Coachella’s own structure reinforces that trend. The festival will also feature Sabrina Carpenter, Justin Bieber, The Strokes, KATSEYE and Iggy Pop, underlining the event’s ability to combine generations and genres in one bill. Within that framework, cachirula gains added weight as part of a broader Latin contingent rather than as an isolated booking.

Regional impact and the longer view

There is also a regional story unfolding behind the headline names. The context points to earlier Mexican and border-region milestones at the festival, including the presence of Tijuana-linked artists in past editions and the rise of regional acts on the Coachella stage. That history helps explain why this year’s Latin showing feels less like a surprise and more like the continuation of an opening that has been building over time.
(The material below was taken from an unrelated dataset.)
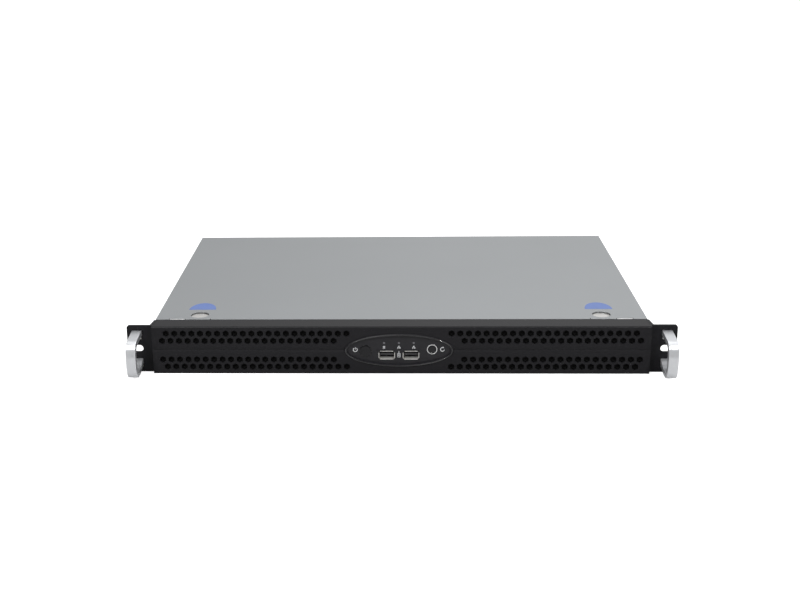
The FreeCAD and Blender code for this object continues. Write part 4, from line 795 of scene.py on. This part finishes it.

For audiences in Mexico and across Latin America, the lineup offers a visible reminder that festival placement can translate into broader cultural leverage. A Sonora or Gobi set can become a signal boost far beyond the desert, especially when paired with the festival’s free livestream through YouTube and the official app. That digital access matters because it turns live performance into a shared regional moment, not just a ticketed event.

The open question is how far this momentum can go. If Coachella 2026 is signaling anything, it is that Latin acts are no longer being treated as side notes. Whether cachirula becomes the kind of name that helps define the next stage of festival booking may depend on what happens after the desert lights go down.